To: The Prime Minister
From: The Foreign Minister
Your conversation with the New York Times representative and the announcement you gave him regarding not resuming work on the Jordan channel were made know to me only afterwards.
The line taken by the Foreign Ministry, followed by our embassies in Washington and Paris, was intended to keep the interested parties in a state of tension owing to the threat of our readiness to resume work at any moment, beginning March 1st, and to try to gain something both in America and in France in return for our accepting their beseeching and our agreeing to postpone the renewal of work for some time.
The public announcement regarding our preparedness to hold off must break the tension and annuls our chances of gaining something in return.

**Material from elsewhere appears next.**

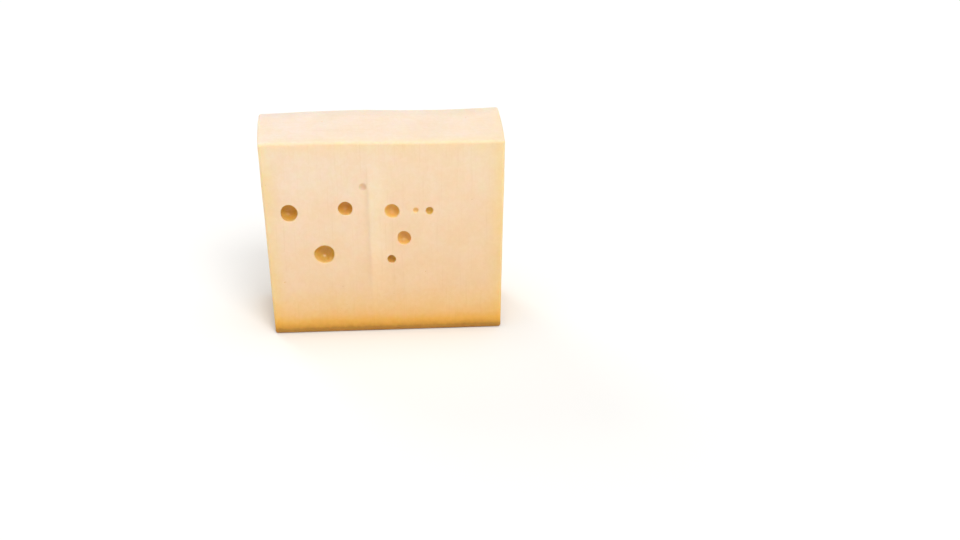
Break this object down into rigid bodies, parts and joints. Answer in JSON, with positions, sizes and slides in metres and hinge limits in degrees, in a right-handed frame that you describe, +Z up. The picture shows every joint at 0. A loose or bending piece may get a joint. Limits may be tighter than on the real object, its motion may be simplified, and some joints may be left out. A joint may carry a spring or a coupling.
{
  "type": "cheese block",
  "caption": "Rectangular block of pale semi-hard cheese with round eyes in its cut faces and soft edges, standing on a long narrow side.",
  "frame": {"origin": "middle of the bottom of the bounding box, on the surface that the block stands on", "axes": "+Z up, +X along the block's length, -Y out of the wide face that the picture shows"},
  "size_m": [0.164, 0.0632, 0.1393],
  "materials": {
    "cheese": "pale ivory-yellow paste with a soft satin surface, fine knife marks and tan, slightly shiny eye walls"
  },
  "bodies": {
    "root": {"cheese_block": "cheese"}
  },
  "joints": []
}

At the very hour you gave the interview to Bigart the French Ambassador was visiting Emile Najar and handed him a memorandum in which the French Government strongly beseeched us to postpone the renewal of work while pointing to its support for us and especially to the sale of the Mystères. Najar said nothing to [Ambassador Pierre] Gilbert regarding our readiness to wait – with the intention of continuing to bargain and trying to utilize the card of the Jordan channel for creating diplomatic pressure in order to get additional Mystères. It is not difficult to imagine Gilbert's astonishment upon learning that the government had, in fact, already decided earlier to postpone work and that, moreover, this was made known publicly. The situation thus created would made it impossible for him to understand the logic by which the conversation with Najar had been conducted.
The same goes for Washington. There too a pressure was put on us which, for the time being, we have not succumbed to. There too we had chances of "selling" the postponement in exchange for this or that return. There was no logic, in my opinion, in our giving away this weapon, to say nothing of making this known by a public announcement.
I leave it to you as the Prime Minister to conclude, in view of this experience, whether or not a greater measure of coordination between us regarding publication of our positions in foreign affairs is necessary.